#### Supplied information
↓↓↓
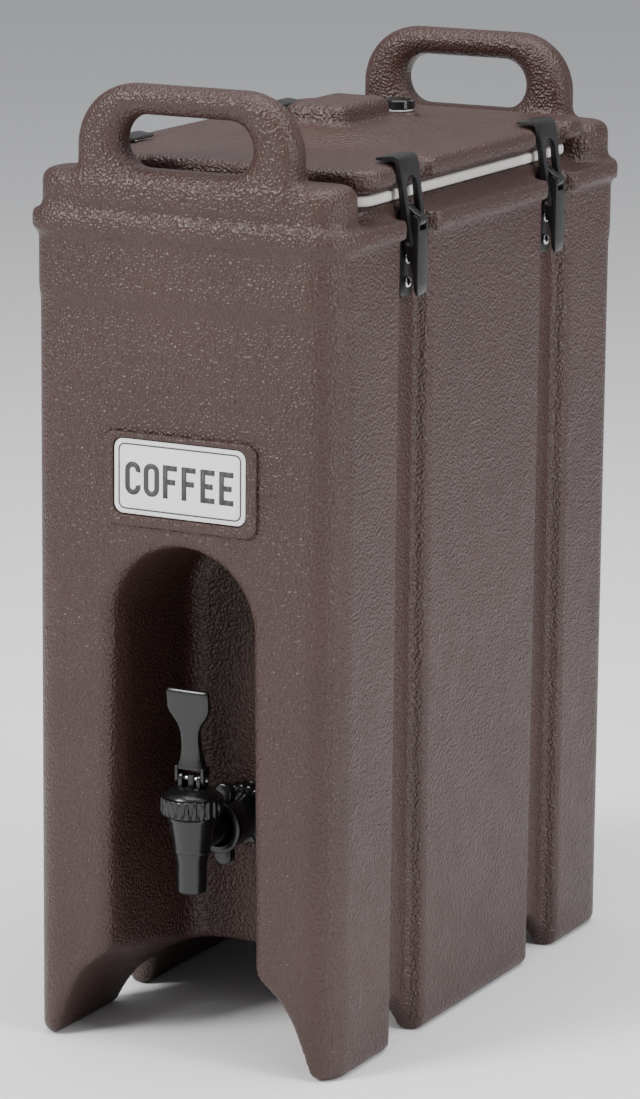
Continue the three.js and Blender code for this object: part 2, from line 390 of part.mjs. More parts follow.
// ---------- latches ----------
function latch(name, side, y) {
  const g = new THREE.Group();
  g.position.set(0, y, 0);
  g.rotation.z = side > 0 ? 0 : Math.PI;
  model.add(g);
  const X = M.YZ;
  // bracket: plate on the groove floor with a centre knuckle
  const plate = new THREE.Shape();
  plate.moveTo(-5.5, 483); plate.lineTo(5.5, 483); plate.lineTo(8.6, 489); plate.lineTo(8.6, 541); plate.lineTo(-8.6, 541); plate.lineTo(-8.6, 489);
  const plateS = solid(along(prism(plate, GROOVE_X + 0.3, GROOVE_X + 2, 0, 1), X));
  const arm = new THREE.Shape();
  arm.moveTo(GROOVE_X + 1, 541); arm.lineTo(GROOVE_X + 1, 525); arm.lineTo(B_X - 2.6, B_Z - 3.6);
  arm.absarc(B_X, B_Z, 4.2, -Math.PI * 0.62, Math.PI * 0.5); arm.lineTo(GROOVE_X + 3, 541);
  const armG = prism(arm, -4, 4, 0, 1, 8);
  armG.applyMatrix4(new THREE.Matrix4().makeBasis(V(1, 0, 0), V(0, 0, 1), V(0, -1, 0)));
  const pinHole = (x, z, r, hw) => solid(along(prism(new THREE.Shape().absarc(x, z, r, 0, Math.PI * 2), -hw, hw, 0, 1, 8), M.XZ));
  const screwHoles = [492, 507].map((z) => { const h = cyl(2.3, 95, 106, 8); h.rotateY(Math.PI / 2); h.translate(0, 0, z); return solid(h); });
  add(g, name + "_bracket", cut(union(plateS, solid(armG)), pinHole(B_X, B_Z, 1.8, 12), ...screwHoles), BLACK, 0.4);
  // two screws
  [492, 507].forEach((z, i) => {
    const head = lathe([[0, GROOVE_X + 2.8], [3.6, GROOVE_X + 2.8], [3.6, GROOVE_X + 3.6], [2.2, GROOVE_X + 4.6], [0, GROOVE_X + 4.6]], 12);
    const s = union(solid(head), solid(cyl(2, GROOVE_X + 0.4, GROOVE_X + 3.4, 8)));
    const geo = geometryOf(s);
    geo.rotateY(Math.PI / 2);
    const m = add(g, `${name}_screw_${i + 1}`, geo, STEEL, 0.3, 1);
    m.position.set(0, 0, z);
  });
  // lever: forked top on the bracket pin, solid handle below
  const lv = new THREE.Shape();
  lv.moveTo(112.4, 531.5); lv.lineTo(112.6, 520); lv.lineTo(112.5, 491);
  lv.bezierCurveTo(112.5, 487, 112.2, 485, 111, 484.2); lv.lineTo(110.2, 485); lv.lineTo(109.2, 498); lv.lineTo(106.4, 508); lv.lineTo(104.6, 514); lv.lineTo(104.4, 520); lv.lineTo(105.4, 527);
  lv.lineTo(105.8, 532); lv.absarc(B_X, B_Z, 3.4, Math.PI, 0, true);
  const face = new THREE.Shape();
  face.moveTo(-7, 540); face.lineTo(-7, 489); face.absarc(0, 490.5, 6.2, Math.PI * 1.05, Math.PI * 1.95); face.lineTo(7, 489); face.lineTo(7, 540);
  const leverSide = solid(along(prism(lv, -7, 7, 0, 1, 3), M.XZ));
  const leverFace = solid(along(prism(face, 100, 120, 0, 1, 8), X));
  const fork = solid(box(100, 120, -4.5, 4.5, 525.4, 545));
  const hollow = solid(box(100, 110.9, -4.6, 4.6, 501, 514));
  add(g, name + "_lever", cut(leverSide.intersect(leverFace), fork, hollow, pinHole(B_X, B_Z, 1.8, 12), pinHole(L_X, L_Z, 1.8, 12)), BLACK, 0.4);
  add(g, name + "_lever_pin", solid(along(prism(new THREE.Shape().absarc(B_X, B_Z, 1.5, 0, Math.PI * 2), -6.9, 6.9, 0, 1, 8), M.XZ)), STEEL, 0.3, 1);
  // hook: flat strap with a long slot for the lever to pass through, curled over the lid at the top
  const strap = new THREE.Shape();
  strap.moveTo(-10.5, 514); strap.lineTo(-13, 556); strap.lineTo(-13, 575); strap.lineTo(13, 575); strap.lineTo(13, 556); strap.lineTo(10.5, 514);
  strap.lineTo(7.4, 514); strap.lineTo(7.4, 551.6); strap.absarc(0, 551.6, 7.4, 0, Math.PI); strap.lineTo(-7.4, 514);
  const strapFace = solid(along(prism(strap, 70, 125, 0, 1, 5), X));
  const st = new THREE.Shape();
  st.moveTo(L_X - 2.6, L_Z); st.absarc(L_X, L_Z, 2.6, Math.PI, 2 * Math.PI + 0.12, false);
  st.lineTo(102.2, 566.4); st.bezierCurveTo(101.6, 570.4, 98.4, 571.6, 94.6, 571.2); st.bezierCurveTo(91.6, 570.9, 89, 570.3, 86, 570.2);
  st.lineTo(85.6, 568.2); st.lineTo(91, 568.2); st.bezierCurveTo(95, 568.3, 98.9, 568.2, 99.4, 566); st.closePath();
  const strapSide = solid(along(prism(st, -13.2, 13.2, 0, 1, 4), M.XZ));
  add(g, name + "_hook", cut(strapFace.intersect(strapSide), pinHole(L_X, L_Z, 1.6, 20)), BLACK, 0.4);
  add(g, name + "_hook_pin", solid(along(prism(new THREE.Shape().absarc(L_X, L_Z, 1.3, 0, Math.PI * 2), -10.9, 10.9, 0, 1, 8), M.XZ)), STEEL, 0.3, 1);
}
latch("latch_front_right", 1, -LATCH_Y);
latch("latch_rear_right", 1, LATCH_Y);
latch("latch_front_left", -1, -LATCH_Y);
latch("latch_rear_left", -1, LATCH_Y);

export default model;
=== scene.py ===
import math

import bmesh
import bpy
import numpy as np
from mathutils import Matrix, Vector


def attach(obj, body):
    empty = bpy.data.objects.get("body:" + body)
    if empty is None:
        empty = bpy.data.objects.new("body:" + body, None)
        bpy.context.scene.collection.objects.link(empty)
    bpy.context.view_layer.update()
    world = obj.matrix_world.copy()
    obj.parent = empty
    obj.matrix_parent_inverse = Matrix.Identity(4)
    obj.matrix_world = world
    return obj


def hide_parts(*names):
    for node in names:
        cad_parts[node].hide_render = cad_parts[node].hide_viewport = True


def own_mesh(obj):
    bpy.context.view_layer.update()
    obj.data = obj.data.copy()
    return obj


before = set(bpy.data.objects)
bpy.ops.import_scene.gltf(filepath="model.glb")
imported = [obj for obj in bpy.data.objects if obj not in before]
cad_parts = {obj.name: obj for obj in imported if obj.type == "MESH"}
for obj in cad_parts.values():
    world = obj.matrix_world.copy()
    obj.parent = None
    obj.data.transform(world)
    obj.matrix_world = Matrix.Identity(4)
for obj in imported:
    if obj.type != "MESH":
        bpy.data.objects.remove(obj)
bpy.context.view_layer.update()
MM = 0.001
LATCH_Y, B, L = 101.5, (109.0, 531.5), (107.5, 517.6)
PIN_Z, SPIGOT_Y, SHANK_Z = 181.0, -190.0, 141.0


# ---------- fields ----------
def smin(a, b, k):
    h = np.clip(k - np.abs(a - b), 0, None)
    return np.minimum(a, b) - h * h * (0.25 / k)


def smax(a, b, k):
    return -smin(-a, -b, k)


def rrect(x, y, hx, hy, r, cx=0.0, cy=0.0):
    qx = np.abs(x - cx) - (hx - r)
    qy = np.abs(y - cy) - (hy - r)
    return np.minimum(np.maximum(qx, qy), 0) + np.hypot(np.maximum(qx, 0), np.maximum(qy, 0)) - r


def push(d2, z, z0, z1, r):
    wz = np.abs(z - (z0 + z1) / 2) - (z1 - z0) / 2 + r
    wx = d2 + r
    return np.minimum(np.maximum(wx, wz), 0) + np.hypot(np.maximum(wx, 0), np.maximum(wz, 0)) - r


def smooth(t):
    t = np.clip(t, 0, 1)
    return t * t * (3 - 2 * t)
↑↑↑
#### Problem
Repeat, unchanged, every line from the one that contains "570.3, 86, 570.2);" to the one that contains "obj.matrix_world = world", including both, and no other line.

#### The result
  st.lineTo(102.2, 566.4); st.bezierCurveTo(101.6, 570.4, 98.4, 571.6, 94.6, 571.2); st.bezierCurveTo(91.6, 570.9, 89, 570.3, 86, 570.2);
  st.lineTo(85.6, 568.2); st.lineTo(91, 568.2); st.bezierCurveTo(95, 568.3, 98.9, 568.2, 99.4, 566); st.closePath();
  const strapSide = solid(along(prism(st, -13.2, 13.2, 0, 1, 4), M.XZ));
  add(g, name + "_hook", cut(strapFace.intersect(strapSide), pinHole(L_X, L_Z, 1.6, 20)), BLACK, 0.4);
  add(g, name + "_hook_pin", solid(along(prism(new THREE.Shape().absarc(L_X, L_Z, 1.3, 0, Math.PI * 2), -10.9, 10.9, 0, 1, 8), M.XZ)), STEEL, 0.3, 1);
}
latch("latch_front_right", 1, -LATCH_Y);
latch("latch_rear_right", 1, LATCH_Y);
latch("latch_front_left", -1, -LATCH_Y);
latch("latch_rear_left", -1, LATCH_Y);

export default model;
=== scene.py ===
import math

import bmesh
import bpy
import numpy as np
from mathutils import Matrix, Vector


def attach(obj, body):
    empty = bpy.data.objects.get("body:" + body)
    if empty is None:
        empty = bpy.data.objects.new("body:" + body, None)
        bpy.context.scene.collection.objects.link(empty)
    bpy.context.view_layer.update()
    world = obj.matrix_world.copy()
    obj.parent = empty
    obj.matrix_parent_inverse = Matrix.Identity(4)
    obj.matrix_world = world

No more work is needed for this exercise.